Evaluation of tool wear, energy consumption, and surface roughness during turning of inconel 718 using sustainable machining technique

Abstract

Heat resistant alloys such as Inconel 718 present challenges to manufacturing industries during its machining. Machinability of such alloys can be improved using smart cutting conditions. Further, to seek improvements in the machinability of Inconel 718, this assessment evaluates industry-relevant machinability indicator, i.e., tool wear in terms of both flank and crater wear under indigenously developed cryogenic turning technique and compares the results with conventional dry and wet turning techniques. Experimental results show a massive improvement (133%) in tool life under cryogenic turning as compared with the dry turning. However, tool life obtained under wet and cryogenic turning is comparable.

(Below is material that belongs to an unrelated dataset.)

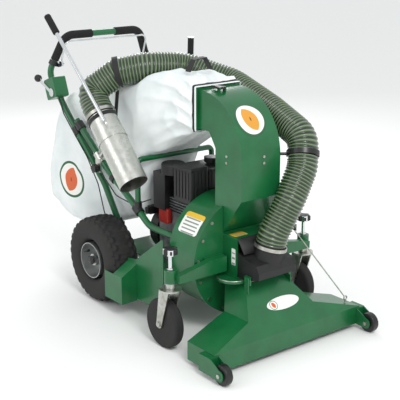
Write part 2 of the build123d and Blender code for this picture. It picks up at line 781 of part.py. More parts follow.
# A saddle on the left wall of the chute holds the hose where it climbs
ring_at = hose_route[3] + (hose_route[4] - hose_route[3]) * 0.45
ring_dir = (hose_route[4] - hose_route[3]).normalized()
pad_at = Vector(chute_half, -478.0, ring_at.Z)
with BuildPart() as hose_bracket:
    with Locations(pad_at + Vector(2, 0, 0)):
        Box(4, 40, 40)
    arm = ring_at - pad_at
    with Locations(Plane(origin=pad_at + Vector(1, 0, 0), z_dir=arm.normalized()).location):
        Cylinder(6, arm.length, align=(Align.CENTER, Align.CENTER, Align.MIN))
    with Locations(Plane(origin=ring_at - ring_dir * 10, z_dir=ring_dir).location):
        Cylinder(hose_r + band, 20, align=(Align.CENTER, Align.CENTER, Align.MIN))
    add(hose_envelope.part, mode=Mode.SUBTRACT)
    split(bisect_by=Plane.YZ.offset(chute_half), keep=Keep.TOP)
hose_bracket.part.label = "hose_bracket"
export_step(hose_bracket.part, "parts/hose_bracket.step")

wand = rod_between(wand_low, wand_high, wand_r, wand_wall)
wand.part.label = "wand"
export_step(wand.part, "parts/wand.step")

# The wand's own handle: a bright rod on a stand-off, with a foam grip at its end
rod_r = 8.0
wand_grip_length = 95.0
wand_rod_foot = Vector(-350.0, 52.0, 842.5)
wand_rod_end = Vector(-350.0, 481.0, 1228.6)
rod_dir = (wand_rod_end - wand_rod_foot).normalized()
with BuildPart() as wand_handle:
    with Locations(Plane(origin=wand_rod_foot, z_dir=rod_dir).location):
        Cylinder(rod_r, (wand_rod_end - wand_rod_foot).length, align=(Align.CENTER, Align.CENTER, Align.MIN))
    foot_mid = wand_rod_foot + rod_dir * 18
    to_axis = foot_mid - wand_high
    to_axis = wand_dir * to_axis.dot(wand_dir) - to_axis
    with Locations(Plane(origin=foot_mid, z_dir=to_axis.normalized()).location):
        Cylinder(10, to_axis.length, align=(Align.CENTER, Align.CENTER, Align.MIN))
    with Locations(Plane(origin=wand_low, z_dir=wand_dir).location):
        Cylinder(wand_r, 400, align=(Align.CENTER, Align.CENTER, Align.MIN), mode=Mode.SUBTRACT)
    with Locations(Plane(origin=wand_rod_end - rod_dir * wand_grip_length, z_dir=rod_dir).location):
        Cylinder(14, wand_grip_length + 4, align=(Align.CENTER, Align.CENTER, Align.MIN))
wand_handle.part.label = "wand_handle"
export_step(wand_handle.part, "parts/wand_handle.step")

# =====================================================================
# Handlebar, foam grips and the tubes that brace it to the fan housing
# =====================================================================
handle_half = [
    Vector(-160, 250, 320),
    Vector(-195, 308, 500),
    Vector(-235, 573, 820),
    Vector(-270, 628, 965),
    Vector(-200, 593, 1128),
]
handle_bends = [120, 120, 70, 60]


def mirrored(point):
    """The same place on the other side of the machine."""
    return Vector(-point.X, point.Y, point.Z)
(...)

In the second part of this paper, industry-relevant machinability indicators namely energy consumption, chip reduction coefficient (CRC), and average surface roughness (Ra) were critically examined at different material removal rates (MRR) for turning of Inconel 718 under different cutting environments. A total 24 number of experiments were designed using full factorial considering two levels of cutting speed (vc) i.e., 45 and 60 m/min, four levels of feed (fr) i.e., 0.03, 0.06, 0.12, and 0.24 mm/rev, and three cutting conditions (dry, wet, and cryogenic). The results show that energy consumption in cryogenic turning reduced up to 8–17% when compared with dry and wet turning. Ra values for cryogenic turning also reduced up to 20–37% in comparison to dry and wet turning at various MRR. Improved tool life, reduced energy consumption, and Ra values obtained under cryogenic turning echo its potential to replace unsustainable conventional machining practices.